Antonio Becerra es el encargado de servir el primero, un refrescante pepino osmotizado en zumo de limón, sorbete de las pieles del pepino, menta y albahaca, una espuma de yogur y pequeños merengues de pimienta de Bataks y gominolas de aceite. La segunda propuesta es la -más previsible- nube helada de mascarpone, crema de mascarpone, helado de savoiardi con almendra al amaretto y crujiente de café.
El toque sorpresivo es la última elaboración: un helado de mucílago de cacao -la cáscara del haba- y aceite de oliva, infusionado y montado en riguroso directo con nitrógeno líquido. Fuera de la consideración de si el espectáculo con nitrógeno es algo ya superado, la elaboración no deja de ser curiosa. “Tener la infusión en mesa un rato y hacerlo desde cero, delante del cliente, también ayuda a explicar que nuestra cocina está hecha muy al momento”, expone. Al helado de cacao le acompaña un círculo de crema de cacao, crujiente garrapiñado de la propia haba, chocolate de habas de Papúa Nueva Guinea y masa de cacao.

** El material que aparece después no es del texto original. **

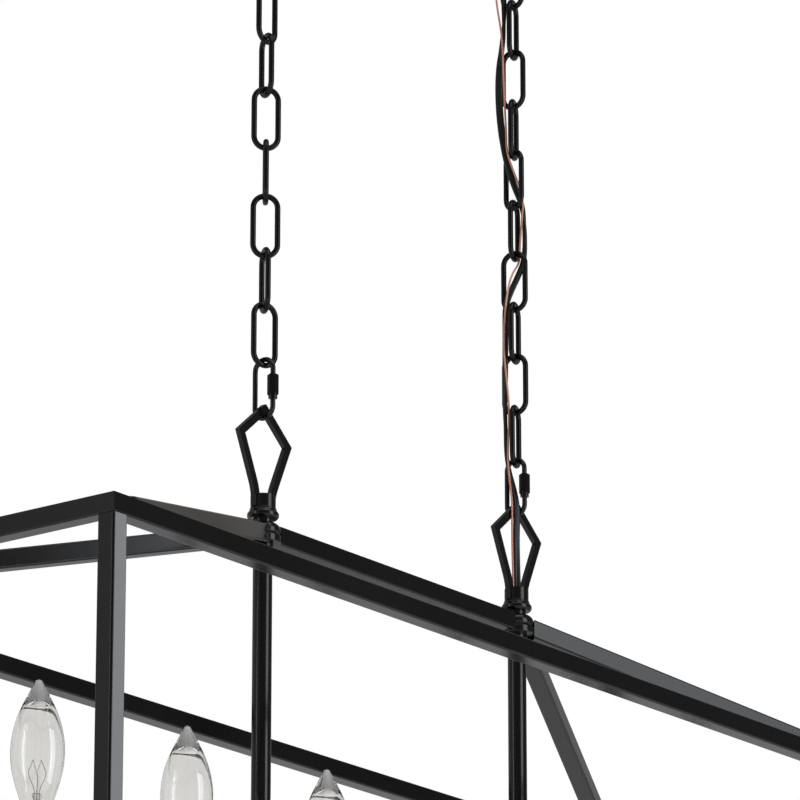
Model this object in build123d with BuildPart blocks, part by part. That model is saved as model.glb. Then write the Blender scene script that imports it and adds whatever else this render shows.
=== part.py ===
from build123d import *
import os
from math import cos, hypot, pi, radians, sin, tan

# Linear island pendant: a long open lantern of square tube on two chains under one ceiling canopy.
# The origin is on the ceiling, at the middle of the mounting bracket. X runs along the light, +Z is up.

os.makedirs("parts", exist_ok=True)

# ---------------------------------------------------------------- driving dimensions, in millimetres
# Cage
cage_length = 940.0
cage_width = 305.0
cage_height = 305.0
tube = 12.7
tube_wall = 1.2
tube_corner = 1.5
roof_rise = 84.0
hub_spacing = 280.0

# Fits
clearance = 0.3
seat_gap = 0.1

# Hubs, stems and the rings on top of them
bead_radius = 11.6
bead_height = 10.0
flange_radius = 12.0
flange_height = 5.0
flange_lap = 1.5
flange_round = 0.8
hub_ring_radius = 7.0
hub_ring_height = 2.5
stem_radius = 6.35
stem_wall = 1.2
stem_neck = 3.0
seat_radius = 10.4
seat_shoulder_radius = 8.9
seat_height = 7.0
seat_round = 0.7

# Hanging loops
loop_height = 71.5
loop_corner_drop = 23.5
loop_half_width = 27.6
loop_foot_half_width = 10.5
loop_bend_height = 9.5
loop_bend_radius = 35.0
loop_bar = 5.4
loop_plate = 3.4
loop_round = 1.6
collar_radius = 8.3
collar_height = 8.7
collar_bore = 4.4
nipple_radius = 5.05
nipple_length = 10.0

# Quick links
quick_length = 43.5
quick_width = 18.2
quick_wire = 3.4
quick_gap = 3.0
nut_length = 14.5
nut_flats = 6.6
nut_travel = 4.0
nut_bore_gap = 0.1
shoulder_radius = 3.0
shoulder_height = 1.8

# Chains: link angles are about the vertical, in degrees from the light's long axis, lowest link first
link_length = 45.7
link_width = 20.0
link_wire = 3.8
link_joint_gap = 0.35
left_link_angles = [-21, 53, -45, 40, -40, 62, -2, 80, -10, 85, 0]
right_link_angles = [20, -80, 18, -77, 18, -103, 22, -85, 18, -88, 0]
top_link_angle = 90

# Canopy and what fixes it
canopy_length = 400.0
canopy_width = 120.0
canopy_depth = 25.0
canopy_wall = 1.2
canopy_round = 6.0
ring_radius = 10.5
ring_wire = 5.0
ring_boss_radius = 9.5
ring_boss_height = 14.0
ring_bore = 6.2
ring_thread_radius = 7.5
ring_thread_length = 14.0
lock_nut_flats = 22.0
lock_nut_height = 4.0
bracket_length = 200.0
bracket_width = 32.0
bracket_thickness = 2.0
bracket_corner = 6.0
box_slot_spacing = 88.9
box_slot_length = 12.0
box_slot_width = 4.6
stud_spacing = 150.0
stud_radius = 2.0
cap_nut_radius = 6.0
cap_nut_height = 10.0
stud_nut_flats = 8.0
stud_nut_height = 3.0

# Light bar and candle lights
light_count = 6
light_spacing = 143.0
bar_overhang = 27.5
bar_top_depth = 246.0
bar_cap_plate = 2.0
bar_cap_plug = 8.0
finial_radius = 7.0
finial_height = 16.0
finial_rod_radius = 3.0
finial_rod_rise = 10.0
bulb_tip_depth = 65.0
glass_length = 85.0
glass_radius = 16.5
glass_wide_drop = 50.0
glass_shoulder_drop = 76.0
glass_shoulder_radius = 10.2
glass_neck_radius = 6.5
glass_tip_radius = 3.0
glass_tip_solid = 15.0
glass_wall = 0.8
base_radius = 6.0
base_rim_radius = 6.8
base_rim_height = 2.0
base_length = 19.0
base_thread_depth = 0.5
base_thread_count = 4
contact_radius = 2.4
contact_height = 2.5
sleeve_radius = 11.0
sleeve_wall = 1.0
sleeve_top_gap = 2.0
cup_radius = 15.0
cup_floor_radius = 12.0
cup_height = 10.0
cup_wall = 1.3
socket_wall = 2.6
socket_depth = 22.5
socket_floor = 8.0
socket_leg_radius = 5.0
socket_leg_reach = 1.8
wire_radius = 0.9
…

Un postre espectáculo que da visibilidad, valor y profundidad a la complejidad de la pastelería.
Recibimos los petit fours y el pintalabios de frambuesa y Módena -una creación de Cruz que ha viajado como inspiración hasta las más diversas mesas- convencidos de que debe ser un hándicap llevar a sala algunos platos, calibrar la ausencia de los cocineros en cocina y pisar ese terreno de la experiencia cercana sin perder el brío de la alta cocina y el sello de la gran casa. “Estamos en la misma ciudad, pero no queremos vender que somos un ABaC 2. No lo somos. Hay escenificaciones en muchos restaurantes, pero no hay tanta cocina real en sala, eso nos diferencia y, creemos, es el sello distintivo que explica qué es realmente ‘Atempo’”, remata.
‘ATEMPO’ - Còrsega, 200. Barcelona. Tel. 937 34 19 19.